HILL: Well, Spottswood Robinson and Martin [A. Martin], that was our firm – you know, Hill, Martin, and Robinson in those days – and we were sitting back in the library working on a motion for further relief in a case known as Corbin v. Pulaski. And it was up in Pulaski, in the western part of the state. And the telephone rang about five o'clock in the afternoon, and I was nearest to the phone so I reached over and got it and Barbara Johns is on the other end, saying that they had gone out on strike, and she described what had happened that day, and I congratulated her and told her that was a fine thing they had done and now that they had made their point to go on back to school. And she said, "No, they wanted to make a real point. They wanted to stay out, and they wanted us to come up and represent them." And I said, "Well you know, we just filed a suit down in Clarendon County, South Carolina, and we don't need but one suit to prove a point. Challenging segregation per se. And -- anyway, she was so persistent, so I said, "All right, we're going to Christiansburg Wednesday morning, and we'll leave a little early and stop by church, and you be at Rev. Griffin's church, and we'll stop by and talk about it." So that's the way we got started.

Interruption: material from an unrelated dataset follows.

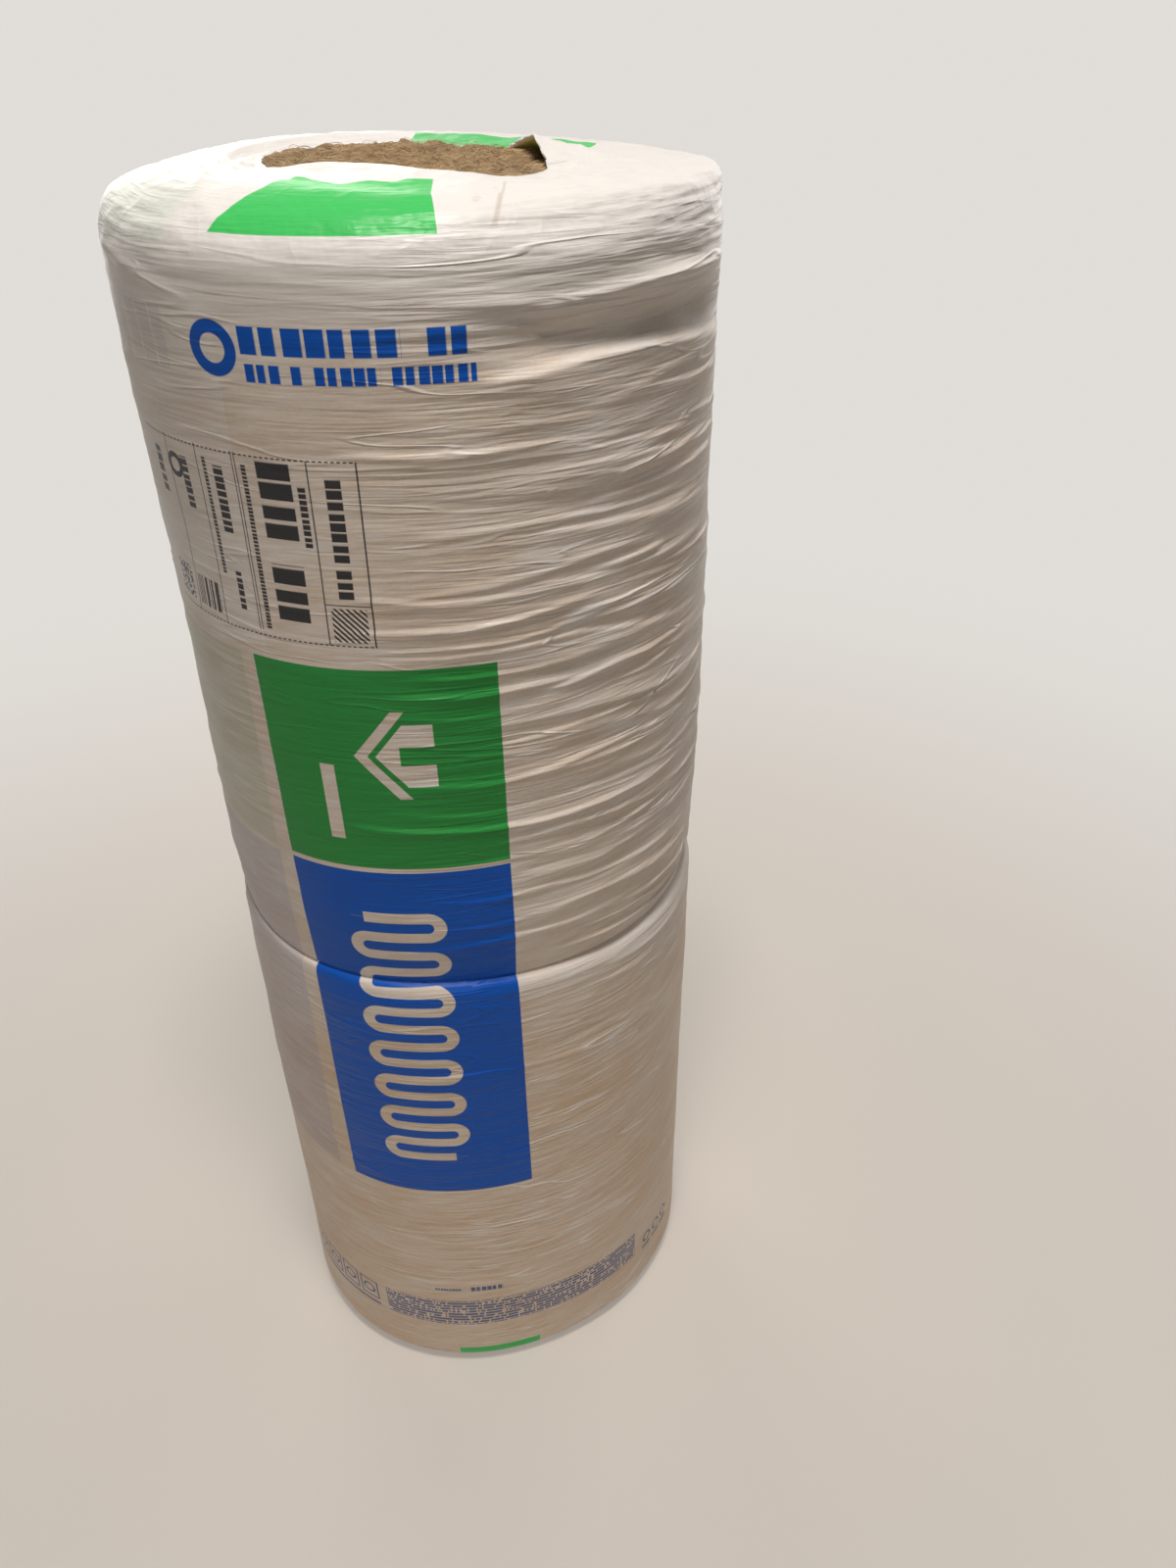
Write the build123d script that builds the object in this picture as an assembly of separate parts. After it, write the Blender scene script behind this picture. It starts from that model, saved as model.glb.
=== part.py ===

BOND: Even though the Clarendon case you thought was a stronger case?
HILL: No. It's just first. I mean, they had -- see, they had got ahead of us on the issue. You had a – I forget the man's name, the preacher down there – but anyway, the suit had been filed. We all participated in it. And we were awaiting trial. That was all. We just nobody had thought about filing a suit at that time against challenging segregation per se. We still had a whole lot of suits pending which we were out to try under the separate but equal doctrine.
BOND: So you went, in these cases, from trying to make separate equal, to trying to do away with separate. Was that considered a big jump?
HILL: Well, no. Well, see, here was the situation. You know about the young man, [Charles] Garland, giving NAACP a large sum of money?
HILL: -- to fight segregation. Charlie had one of his classmates – I forget his name right this second – to make a study and recommend the best use for it. He made a study and came back, suggesting that we challenge the education, and that we file suits all over the South simultaneously. Well, Charlie said that was -- would look more like a stunt than something serious, plus, we didn't have the manpower to do it anyway. Now, this was all in the early '30s, about the.time we first entered law school – when I say we, I'm talking about Thurgood and me. And -- but anyway, to make a long story short, Charlie suggested that what we ought to do is challenge the "separate but equal" at its weakest point, and at that is at the inequality. Everything was separate but nothing was equal. And that was the reason for doing that. Charlie reasoned that to challenge segregation per se at that time would be like batting your head up against a stone wall. And best proof of it is that twenty-four years later – I'm talking from time we entered law school until we got the decision – twenty-four years later we're still batting our heads against a stone wall, because they came up with massive resistance. So you know what would have happened if we had filed suit back in 1930.
BOND: But by the time the Prince Edward County suit came along, and the Clarendon County suit came along, you were ready to challenge segregation head on?
HILL: Well, no. We challenged segregation head on in the suits. See, we filed -- the other suits were all filed charging inequality on the 14th Amendment. But the Clarendon County case was filed in sort of a dual capacity. Thurgood was a little uneasy about it, but Judge Waring recognized it as being a challenge of the constitutionality of the statute, and he convened the three-judge court. And that's the way it got started.